Inductive hypothesis:
Suppose that it holds for $\displaystyle F_n$ and $\displaystyle F_{n-1}$
We also know, that $\displaystyle \phi$ and $\displaystyle \hat{\phi}$ are the roots of the equation $\displaystyle x^2 = x + 1$
Therfore, if we multiply both sides of the equation by $\displaystyle {\phi} ^ {n-1}$, we get $\displaystyle {\phi}^{n+1} = {\phi}^{n} + {\phi}^{n-1}$
The same for $\displaystyle \hat{\phi}$.

From that we trivially arrive at
$\displaystyle \frac{{\phi}^{n+1} - {\hat{\phi}}^{n+1}}{\sqrt5} = \frac{{\phi}^n + {\phi}^{n-1}}{\sqrt5} - \frac{{\hat{\phi}}^{n} + {\hat{\phi}}^{n-1}}{\sqrt5}$
Which is what we were trying to prove. Can you please confirm my reasoning? I'm not sure if I'm allowed such an assumption in my inductive hypothesis, and also my reasoning looks a little circular. If there's a gap, can you please point it out to me, as well as any hints at getting the proper solution?

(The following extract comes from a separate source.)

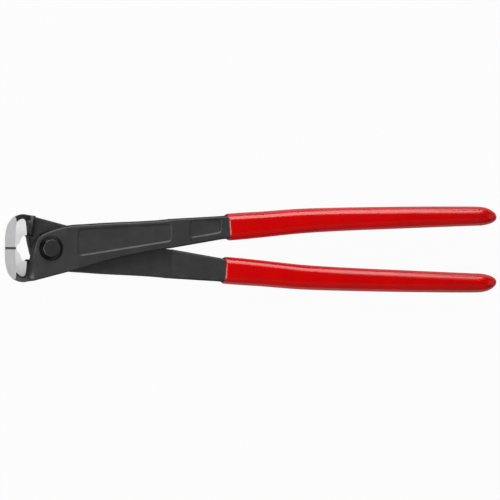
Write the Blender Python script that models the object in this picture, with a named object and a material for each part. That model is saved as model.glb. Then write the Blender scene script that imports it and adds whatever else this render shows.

That is a very nice proof. (Clapping)
• May 22nd 2010, 09:35 AM
ossinator
Does that mean that it works?
Also, there's a mistake in my base cases, a $\displaystyle \sqrt{5}$ is missing.
• May 22nd 2010, 10:01 AM
Opalg
Quote:

Originally Posted by ossinator
Does that mean that it works?
Also, there's a mistake in my base cases, a $\displaystyle \sqrt{5}$ is missing.

Yes, you should have $\displaystyle F_0 = ({\phi}^0 - {\hat{\phi}}^0)/\sqrt5$ and $\displaystyle F_1 = ({\phi}^1 - {\hat{\phi}}^1)/\sqrt5$. But apart from that the proof is completely correct.